Medical research on children is harder than adults because of the ethical concerns – an adult can decide whether to take part in a medical trial. Still, you can’t ask a 5-year-old child to do something which you think will damage their development. Therefore, we must look at research into barefoot walking in adults and use that to make informed guesses about how it affects children.
Adults usually have straighter and narrower feet at the toe. Still, adults who habitually go barefoot (for example, in rural India) retain the same wedge-shaped feet that children have. This suggests that children’s feet grow to match the shape of their shoes.
The foot contains more cartilage than bone in babies and young children, so even a well-fitting shoe alters the gait and limits movement. It becomes a vicious cycle: children’s shoes are usually made as scaled-down copies of adult shoes, so each generation’s feet are restricted in the same way as their parents’.
Paediatric Injuries and Conditions
Most shoes have a narrow toe box (the space at the end), stopping your toes from spreading naturally when you step. In many shoes, the front and back are slightly raised, pushing the toes and heel up above the foot ball and leading to tendon contraction. Thick or rigid soles make a child walk in a ‘stompy’ way because their foot can’t flex naturally. In young toddlers still learning to walk, stiff soles make them tip forward with each step.
Going barefoot may reduce the risk of falls, especially at that “oops-a-daisy” age when toddlers are just learning to walk. Because toddlers get more feedback from the ground when they go barefoot, they don’t have to look down to know where they’re going and can keep their heads up to help their balance.

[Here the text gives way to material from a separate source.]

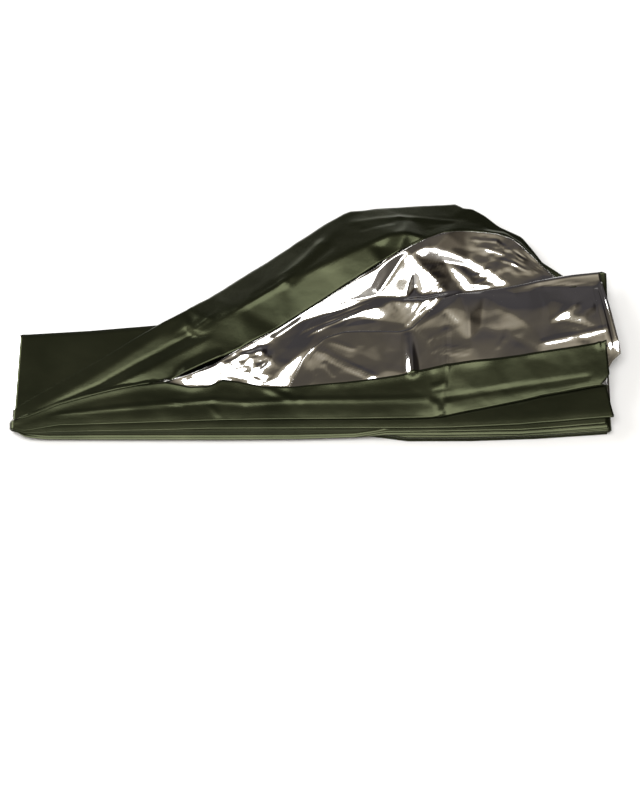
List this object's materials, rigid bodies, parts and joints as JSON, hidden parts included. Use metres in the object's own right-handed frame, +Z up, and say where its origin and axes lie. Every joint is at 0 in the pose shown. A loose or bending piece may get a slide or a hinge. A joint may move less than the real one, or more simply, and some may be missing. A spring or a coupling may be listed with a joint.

Even socks or slippers aren’t ideal. Socks don’t grip the floor, so children slither around rather than moving normally. Slippers don’t grip the foot, so children have to ‘hang on’ with their toes and can face permanent deformities if they wear them all the time. There’s some evidence that pram shoes or ‘crawlers’ (shoes for babies too young to walk) may delay the age at which children learn to walk because it’s so much harder for them to get their balance.
But if you live in a city, it isn’t safe to let your children walk around barefoot all the time. You can risk abnormal development by forcing your kids into shoes, or you can let them go without and hope they don’t step on any broken glass – what a choice! (Because sweaty insoles are such a breeding ground for bacteria, wounds received while wearing shoes are much more likely to get infected – but that fact won’t comfort a child who’s howling with pain after stepping on a rusty nail.)
The best compromise is to make children go barefoot around the house and encourage them to take off their shoes outdoors when it’s safe to do so (for example, in clean, grassy areas). And if your child has flat feet, read our article on when parents should be concerned.
Some manufacturers produce ‘barefoot-style’ shoes for children, which are thin, flexible, and breathtakingly expensive. If you can’t afford fancy ergonomic shoes, a decent compromise is to buy cheap pairs in different styles and get your kids to alternate which shoes they wear – sandals one day, trainers the next.